Amnesty International Media Director Lesley Warner said: 'Hiding behind draconian decrees protecting so-called 'state secrets' the Vietnamese authorities are flouting international human rights standards and basic rights surrounding freedom of expression and freedom of access to information.'

According to official Vietnamese media sources monitored by Amnesty International over 100 people were given the death sentence and more than 60 people were executed in 2003. The organisation regards these figures as incomplete and believes that the true number of those put to death by the Vietnamese authorities to be much higher. Both figures represent an increase of at least 100% on the previous year.

Lesley Warner continued: 'The dramatic rise in the reported use of the death penalty in 2003 for offences including non-violent crimes is of grave concern and unjustified. In the first week of 2004 six people have already been executed and three sentenced to death.'

In Amnesty International's report 'Socialist Republic of Viet Nam: The death penalty - inhumane and ineffective', published in August 2003, the organisation outlined its concerns surrounding the imposition of the death penalty in Viet Nam which the organisation believes are in contravention of international human rights standards. Routinely unfair trials mean that the death penalty is imposed under conditions which may lead to irreversible miscarriages of justice.

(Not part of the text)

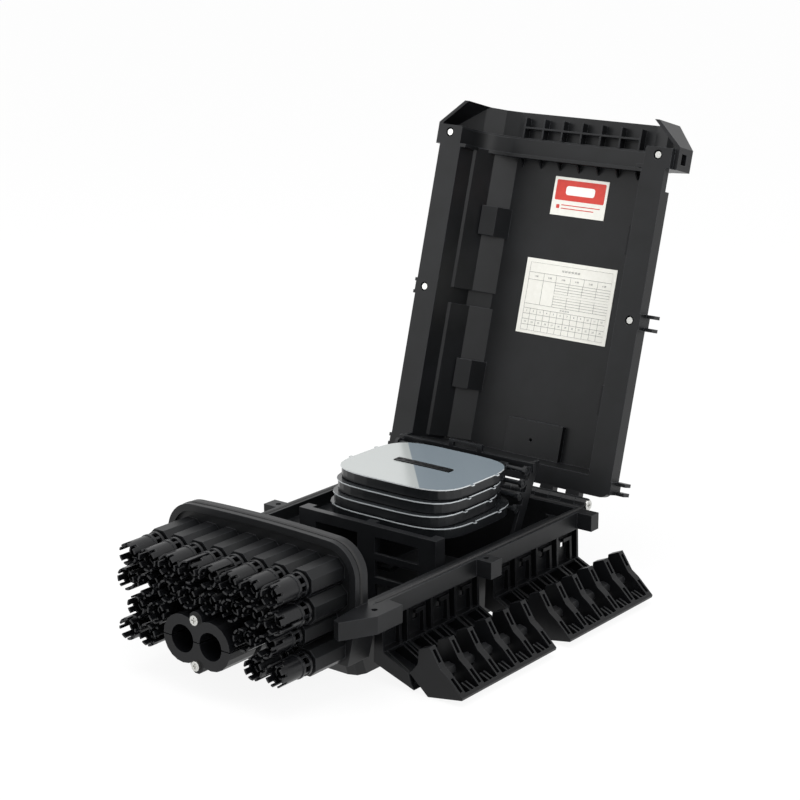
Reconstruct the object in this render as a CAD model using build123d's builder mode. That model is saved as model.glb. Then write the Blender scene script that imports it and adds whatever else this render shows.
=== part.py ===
from build123d import *
from math import copysign, cos, radians, sin
import os

# Fibre distribution box with 24 drop ports, one oval cable port, a hinged lid held by four
# side latches, and a stack of four splice trays. Millimetres. X to the latch side on the right,
# ports at -Y, hinge at +Y, Z up, the origin on the floor under the middle of the base.

os.makedirs("parts", exist_ok=True)

# Clearances, and how many flats the small round forms have
round_flats = 10
small_flats = 8
port_flats = 8
face_gap = 0.5
seat_gap = 0.1
turn_gap = 0.3
split_gap = 1.0
open_cut = 1.0

# Base tub and rim
base_wall = 3.0
floor_half_width = 69.0
floor_front = -116.0
floor_back = 138.0
tub_half_width = 76.0
tub_front = -143.0
tub_back = 142.0
tub_corner = 10.0
rim_top = 72.5
rim_height = 14.0
rim_half_width = 103.0
rim_band = 8.0
rim_front = -149.0
rim_back = 147.0
rim_corner = 9.0
shelf_bottom = rim_top - rim_height
shelf_top = shelf_bottom + base_wall

# Port wall with its arch above the rim
arch_half_width = 94.0
arch_top = 117.0
arch_crown = 3.0
arch_corner = 26.0
arch_depth = 14.0
arch_band = 6.0
port_wall = 7.0
port_recess = 3.0
recess_inset = 5.5
arch_groove_depth = 2.0
arch_groove_front = 5.0
port_floor = 24.0
port_floor_half_width = 86.0
port_block_back = -124.0
port_block_floor = 30.0
port_passage_half = 62.0
gasket_width = 3.0
gasket_depth = 2.5
seal_foot = 1.0
seal_stand = 0.3

# Drop ports
port_pitch = 20.2
port_top_row = 96.0
row_pitch = 20.0
sleeve_width = 20.6
sleeve_chamfer = 5.5
sleeve_length = 33.5
port_radius = 8.0
blank_start = 8.0
blank_length = 12.0
row_b_pitch = 21.0
row_c_inner = 43.0
row_c_outer = 64.0
row_d_inner = 53.0
row_d_outer = 73.5

# Drop clamps
neck_step = 0.1
collar_step = 1.0
collar_start = 14.0
jaw_start = 18.0
jaw_end = 41.0
jaw_split = 2.4
jaw_reach = 7.6
jaw_half = 6.6
notch_depth = 6.0
notch_width = 4.0
clamp_seat = 7.0
turn_step = 37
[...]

The organisation reminds the Vietnamese authorities that the United Nations in an April 2003 resolution on the use of the death penalty calls for 'information with regard to the imposition of the death penalty and to any scheduled execution' to be made 'available to the public.' In Viet Nam even the relatives of those facing execution are not informed beforehand.

Lesley Warner concluded: 'It is ironic that a government that claims to believe in the deterrent effect of the death penalty is now attempting to muzzle the reporting of its use. This lack of transparency renders invalid any such claim. What have the Vietnamese authorities got to hide?'

Amnesty International is opposed to the death penalty worldwide and regards it as the ultimate cruel, inhuman and degrading punishment and a breach of the right to life.